*** The records
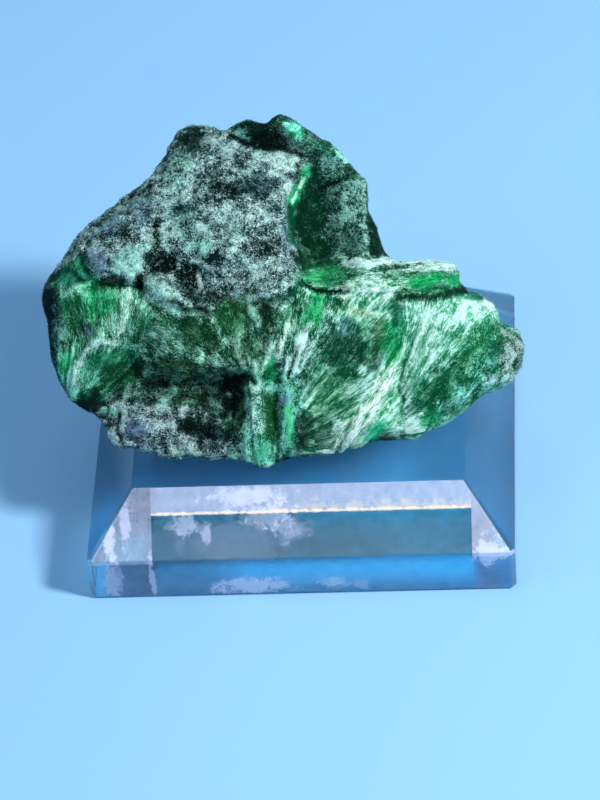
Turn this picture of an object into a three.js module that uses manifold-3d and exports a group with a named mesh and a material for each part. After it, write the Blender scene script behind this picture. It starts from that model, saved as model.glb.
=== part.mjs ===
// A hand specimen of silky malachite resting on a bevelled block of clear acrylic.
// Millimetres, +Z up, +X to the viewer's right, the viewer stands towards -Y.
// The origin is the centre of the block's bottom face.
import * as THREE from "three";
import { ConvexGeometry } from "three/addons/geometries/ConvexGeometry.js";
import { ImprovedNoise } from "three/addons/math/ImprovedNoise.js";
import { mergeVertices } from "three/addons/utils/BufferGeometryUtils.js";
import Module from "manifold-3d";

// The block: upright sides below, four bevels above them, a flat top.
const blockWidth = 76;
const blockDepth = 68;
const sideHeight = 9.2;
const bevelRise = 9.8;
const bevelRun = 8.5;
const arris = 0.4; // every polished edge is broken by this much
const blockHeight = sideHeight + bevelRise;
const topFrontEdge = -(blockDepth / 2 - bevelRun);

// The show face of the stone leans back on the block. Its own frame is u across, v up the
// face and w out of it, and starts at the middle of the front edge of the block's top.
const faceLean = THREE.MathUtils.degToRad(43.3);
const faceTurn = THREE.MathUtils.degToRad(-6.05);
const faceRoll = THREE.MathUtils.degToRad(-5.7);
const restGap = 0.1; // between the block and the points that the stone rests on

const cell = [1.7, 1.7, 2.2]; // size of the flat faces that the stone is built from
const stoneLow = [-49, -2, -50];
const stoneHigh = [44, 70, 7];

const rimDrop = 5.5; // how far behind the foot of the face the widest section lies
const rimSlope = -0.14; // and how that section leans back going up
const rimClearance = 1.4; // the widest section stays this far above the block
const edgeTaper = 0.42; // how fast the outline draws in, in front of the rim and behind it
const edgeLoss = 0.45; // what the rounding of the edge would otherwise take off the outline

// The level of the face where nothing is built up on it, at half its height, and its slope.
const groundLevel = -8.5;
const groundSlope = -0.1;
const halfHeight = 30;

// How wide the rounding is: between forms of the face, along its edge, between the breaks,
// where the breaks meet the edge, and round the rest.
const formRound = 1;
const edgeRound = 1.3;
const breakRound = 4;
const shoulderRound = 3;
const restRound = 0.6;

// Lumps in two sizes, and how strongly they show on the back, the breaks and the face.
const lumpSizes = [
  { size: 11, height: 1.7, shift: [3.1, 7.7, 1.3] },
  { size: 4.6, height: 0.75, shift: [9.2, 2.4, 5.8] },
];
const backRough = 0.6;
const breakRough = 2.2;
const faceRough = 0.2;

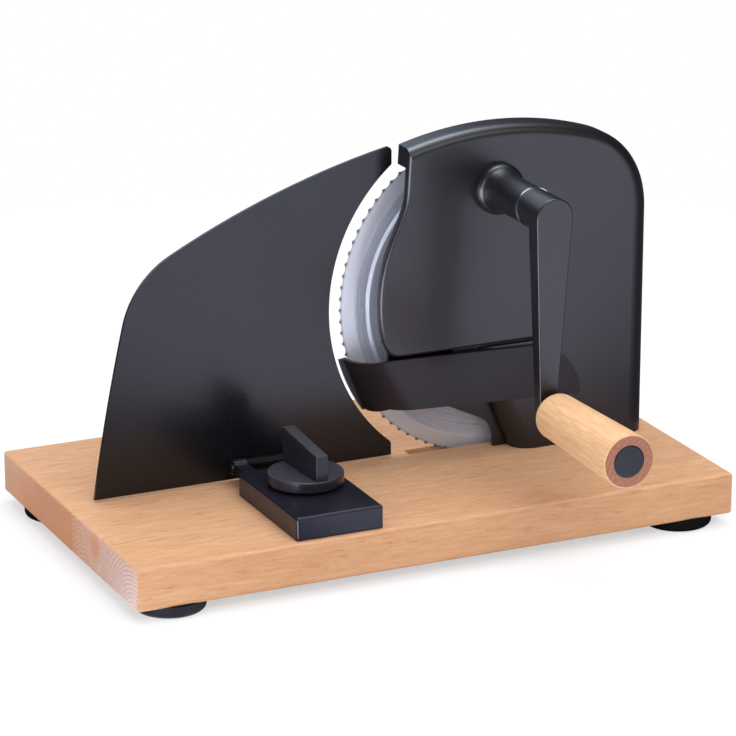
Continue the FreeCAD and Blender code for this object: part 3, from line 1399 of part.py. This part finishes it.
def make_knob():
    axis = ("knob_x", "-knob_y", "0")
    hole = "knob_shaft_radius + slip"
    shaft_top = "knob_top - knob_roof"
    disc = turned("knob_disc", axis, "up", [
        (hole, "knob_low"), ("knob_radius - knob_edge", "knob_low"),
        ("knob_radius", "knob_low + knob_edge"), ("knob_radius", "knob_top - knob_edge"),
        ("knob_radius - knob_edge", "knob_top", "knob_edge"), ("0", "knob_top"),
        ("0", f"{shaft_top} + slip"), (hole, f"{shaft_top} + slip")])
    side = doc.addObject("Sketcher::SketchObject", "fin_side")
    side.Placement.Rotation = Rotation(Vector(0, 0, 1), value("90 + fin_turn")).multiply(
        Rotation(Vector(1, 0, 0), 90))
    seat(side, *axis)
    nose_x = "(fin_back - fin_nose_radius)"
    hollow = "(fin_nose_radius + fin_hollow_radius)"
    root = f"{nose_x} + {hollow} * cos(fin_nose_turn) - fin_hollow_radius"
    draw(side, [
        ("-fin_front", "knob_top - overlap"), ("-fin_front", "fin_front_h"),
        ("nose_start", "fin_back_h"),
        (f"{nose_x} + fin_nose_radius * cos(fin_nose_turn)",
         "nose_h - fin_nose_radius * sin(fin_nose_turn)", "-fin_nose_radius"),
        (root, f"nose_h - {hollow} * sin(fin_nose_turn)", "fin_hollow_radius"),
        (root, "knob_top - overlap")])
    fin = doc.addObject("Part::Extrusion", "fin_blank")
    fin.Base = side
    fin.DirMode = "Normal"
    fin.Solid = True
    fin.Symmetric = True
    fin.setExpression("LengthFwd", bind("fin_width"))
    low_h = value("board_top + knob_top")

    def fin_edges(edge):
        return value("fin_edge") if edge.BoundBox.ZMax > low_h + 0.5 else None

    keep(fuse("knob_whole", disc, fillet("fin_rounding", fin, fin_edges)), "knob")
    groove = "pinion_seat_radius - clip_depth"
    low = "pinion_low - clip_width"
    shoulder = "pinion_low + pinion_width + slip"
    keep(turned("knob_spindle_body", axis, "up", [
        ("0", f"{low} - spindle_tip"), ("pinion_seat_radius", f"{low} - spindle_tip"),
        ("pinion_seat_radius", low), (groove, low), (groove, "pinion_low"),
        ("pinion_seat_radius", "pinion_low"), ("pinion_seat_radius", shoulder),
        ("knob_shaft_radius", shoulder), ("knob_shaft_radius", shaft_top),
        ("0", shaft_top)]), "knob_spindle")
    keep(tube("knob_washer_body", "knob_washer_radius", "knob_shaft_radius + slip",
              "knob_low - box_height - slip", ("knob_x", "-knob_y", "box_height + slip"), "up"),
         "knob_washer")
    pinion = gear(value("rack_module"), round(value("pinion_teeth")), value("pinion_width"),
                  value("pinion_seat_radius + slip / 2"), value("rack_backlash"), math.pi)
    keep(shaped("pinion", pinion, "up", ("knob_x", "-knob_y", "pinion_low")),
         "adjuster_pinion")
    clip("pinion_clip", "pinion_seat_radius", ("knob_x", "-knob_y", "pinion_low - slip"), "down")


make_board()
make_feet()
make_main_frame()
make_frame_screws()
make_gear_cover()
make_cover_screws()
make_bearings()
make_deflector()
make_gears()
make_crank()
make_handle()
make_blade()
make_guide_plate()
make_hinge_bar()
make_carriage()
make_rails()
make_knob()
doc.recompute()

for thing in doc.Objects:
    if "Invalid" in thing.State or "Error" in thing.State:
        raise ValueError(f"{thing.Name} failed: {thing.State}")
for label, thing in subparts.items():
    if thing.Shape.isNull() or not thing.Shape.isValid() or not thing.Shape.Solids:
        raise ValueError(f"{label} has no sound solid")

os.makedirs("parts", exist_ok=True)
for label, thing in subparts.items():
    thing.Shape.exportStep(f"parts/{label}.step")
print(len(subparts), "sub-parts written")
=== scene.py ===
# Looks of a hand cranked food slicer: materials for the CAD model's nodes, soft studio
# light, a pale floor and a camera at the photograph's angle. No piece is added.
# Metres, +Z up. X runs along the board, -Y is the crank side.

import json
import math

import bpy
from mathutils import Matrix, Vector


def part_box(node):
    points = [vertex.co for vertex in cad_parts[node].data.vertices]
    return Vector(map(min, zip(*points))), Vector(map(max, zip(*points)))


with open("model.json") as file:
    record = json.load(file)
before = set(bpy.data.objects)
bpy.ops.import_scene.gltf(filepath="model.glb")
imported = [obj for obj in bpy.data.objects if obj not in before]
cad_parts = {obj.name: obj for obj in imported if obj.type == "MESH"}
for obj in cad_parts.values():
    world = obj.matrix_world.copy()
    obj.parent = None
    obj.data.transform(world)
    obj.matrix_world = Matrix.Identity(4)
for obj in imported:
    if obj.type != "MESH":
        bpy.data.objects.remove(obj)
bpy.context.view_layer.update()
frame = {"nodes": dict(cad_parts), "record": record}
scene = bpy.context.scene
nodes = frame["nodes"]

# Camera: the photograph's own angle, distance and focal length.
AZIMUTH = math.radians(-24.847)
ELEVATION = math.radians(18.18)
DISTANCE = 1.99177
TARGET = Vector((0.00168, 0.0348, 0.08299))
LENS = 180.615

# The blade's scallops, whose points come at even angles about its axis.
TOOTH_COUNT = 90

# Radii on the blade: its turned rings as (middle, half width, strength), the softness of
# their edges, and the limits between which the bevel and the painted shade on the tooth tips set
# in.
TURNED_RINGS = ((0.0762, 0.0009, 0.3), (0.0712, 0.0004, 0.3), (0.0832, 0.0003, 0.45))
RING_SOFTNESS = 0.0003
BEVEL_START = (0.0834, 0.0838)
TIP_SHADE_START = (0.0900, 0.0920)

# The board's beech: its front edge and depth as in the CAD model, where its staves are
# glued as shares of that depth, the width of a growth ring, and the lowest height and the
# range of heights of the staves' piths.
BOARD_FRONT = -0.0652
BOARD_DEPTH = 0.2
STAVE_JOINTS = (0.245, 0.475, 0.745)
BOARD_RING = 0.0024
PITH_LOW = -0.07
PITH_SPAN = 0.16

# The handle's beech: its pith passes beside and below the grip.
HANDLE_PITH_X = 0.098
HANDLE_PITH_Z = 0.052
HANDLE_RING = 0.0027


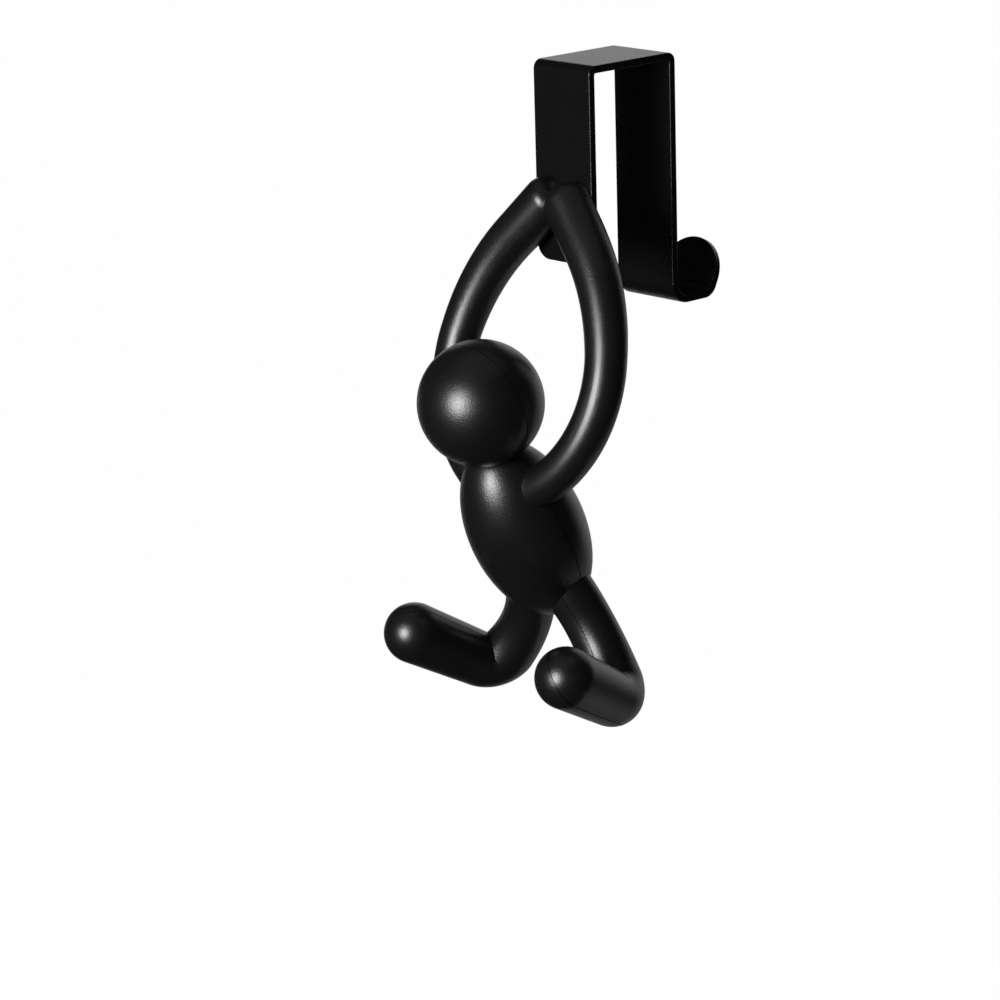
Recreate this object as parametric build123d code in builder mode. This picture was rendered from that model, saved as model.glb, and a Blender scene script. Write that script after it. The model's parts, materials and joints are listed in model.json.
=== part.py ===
******
Exactly those lines that run from the line with "for thing in" through the line with "before = set(bpy.data.objects)" are to be reproduced; both end lines belong to the range.

* **Solution for this problem**
for thing in doc.Objects:
    if "Invalid" in thing.State or "Error" in thing.State:
        raise ValueError(f"{thing.Name} failed: {thing.State}")
for label, thing in subparts.items():
    if thing.Shape.isNull() or not thing.Shape.isValid() or not thing.Shape.Solids:
        raise ValueError(f"{label} has no sound solid")

os.makedirs("parts", exist_ok=True)
for label, thing in subparts.items():
    thing.Shape.exportStep(f"parts/{label}.step")
print(len(subparts), "sub-parts written")
=== scene.py ===
# Looks of a hand cranked food slicer: materials for the CAD model's nodes, soft studio
# light, a pale floor and a camera at the photograph's angle. No piece is added.
# Metres, +Z up. X runs along the board, -Y is the crank side.

import json
import math

import bpy
from mathutils import Matrix, Vector


def part_box(node):
    points = [vertex.co for vertex in cad_parts[node].data.vertices]
    return Vector(map(min, zip(*points))), Vector(map(max, zip(*points)))


with open("model.json") as file:
    record = json.load(file)
before = set(bpy.data.objects)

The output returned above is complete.